REQUEST -
Return only the lines running from the top of the entries to the line with "# front of the", inclusive, exactly as written.

**** DATA FOR THIS EXERCISE ****

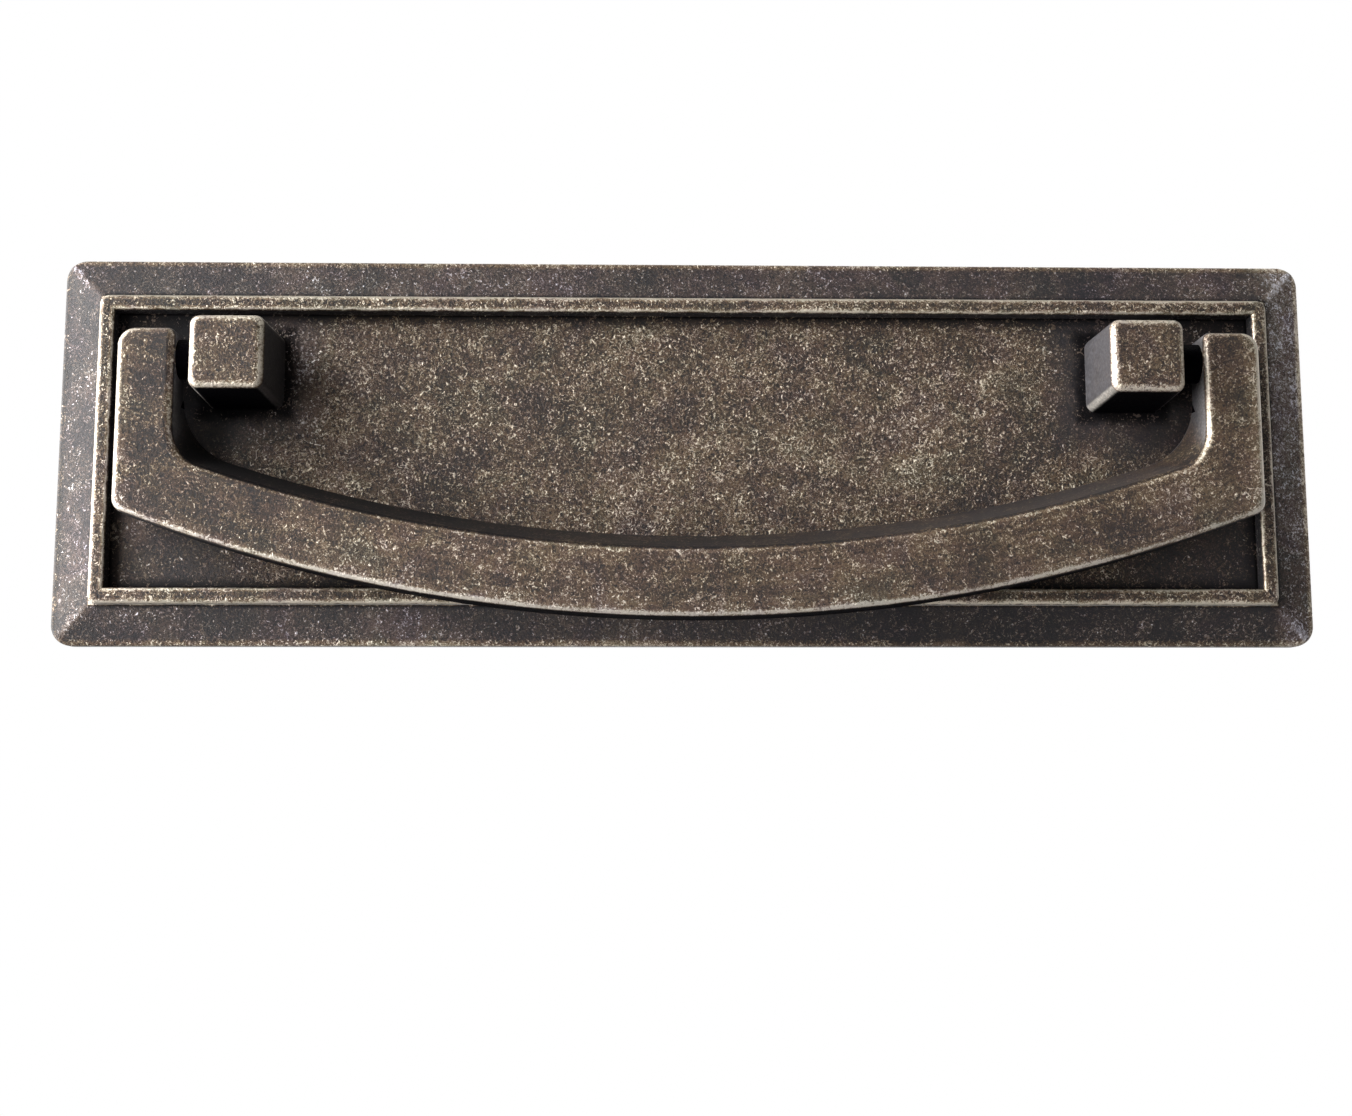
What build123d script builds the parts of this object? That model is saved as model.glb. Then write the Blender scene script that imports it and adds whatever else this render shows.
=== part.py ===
from build123d import *
import math
import os

# Swing-bail drawer pull on a rectangular backplate, all of it cast metal.
# Frame: the flat back of the plate lies in the plane y = 0, against the drawer front.
# The origin is the centre of that back, +X is to the right, +Z is up, and the
# front of the pull looks along -Y. A height is a distance out from the back, in mm.

# Backplate
plate_width = 136.2          # left to right
plate_tall = 42.4            # bottom to top
plate_corner = 2.3           # corner radius seen from the front
plate_edge = 1.45            # height of the side wall all round
plate_edge_round = 0.4       # worn edge between side wall and sloping border
border_width = 4.33          # sloping border, from the side wall to the foot of the rib
border_rise = 1.25           # how far the border climbs on its way to the rib
border_mitre_round = 1.0     # softened mitre line at each corner of the border
rib_width = 1.75             # raised rib that frames the panel
rib_height = 3.7             # top of the rib
rib_corner = 1.0             # outer corner radius of the rib
rib_outer_round = 0.7        # rounding of the rib's outer top edge
rib_inner_round = 0.4        # rounding of the rib's inner top edge
panel_height = 1.9           # face of the recessed panel

# Posts
post_centres = 96.0          # centre to centre, also the spacing of the screws
post_rise = 8.6              # post centres above the middle of the plate
post_top = 7.8               # side of the square top
post_height = 11.6           # top of the post
post_draft = 1.3             # degrees that each side leans, so the foot is wider
post_side_round = 1.1        # rounding of the four upright edges
post_top_round = 0.95        # rounding of the four top edges
tenon_size = 5.6             # square tenon that goes through the plate
tenon_corner = 0.8
tenon_clearance = 0.05       # free space on each side of the tenon
thread_radius = 1.65         # wall of the hole tapped for a 4 mm screw
thread_depth = 9.4           # depth of that hole from the back

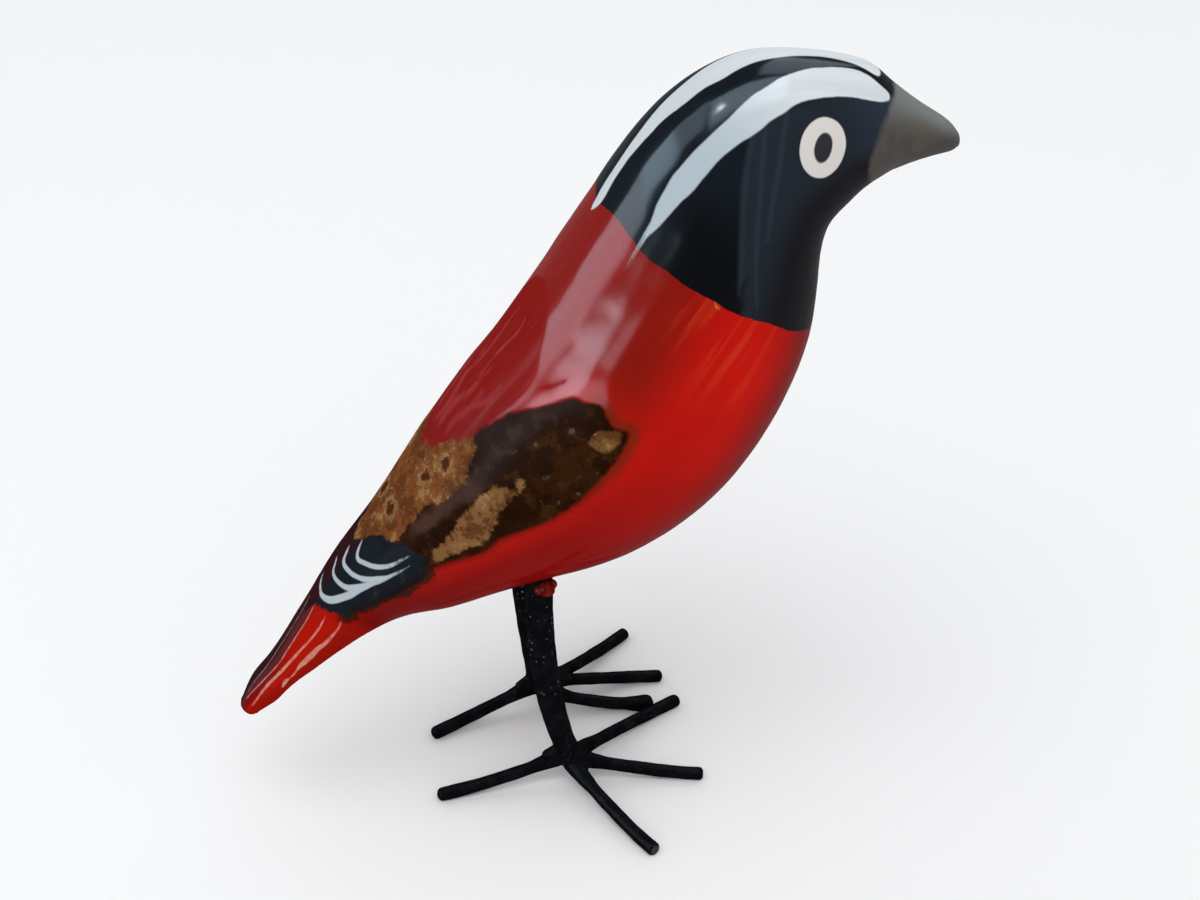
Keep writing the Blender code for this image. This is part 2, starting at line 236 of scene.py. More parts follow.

****

THE COMPLETED TASK -
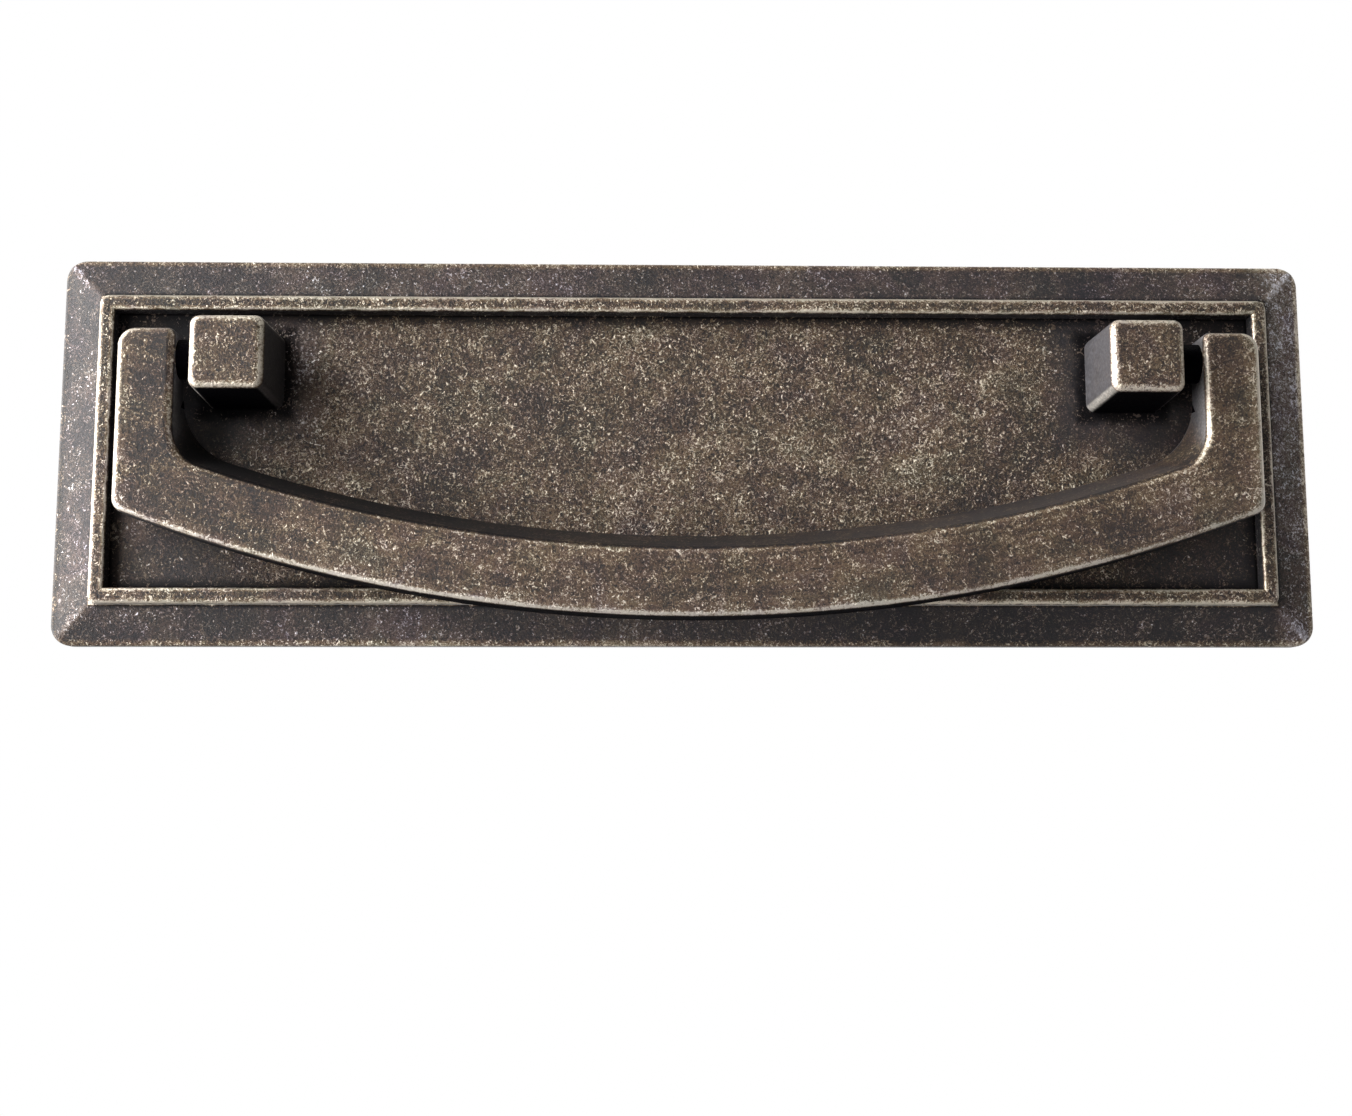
What build123d script builds the parts of this object? That model is saved as model.glb. Then write the Blender scene script that imports it and adds whatever else this render shows.
=== part.py ===
from build123d import *
import math
import os

# Swing-bail drawer pull on a rectangular backplate, all of it cast metal.
# Frame: the flat back of the plate lies in the plane y = 0, against the drawer front.
# The origin is the centre of that back, +X is to the right, +Z is up, and the
# front of the pull looks along -Y. A height is a distance out from the back, in mm.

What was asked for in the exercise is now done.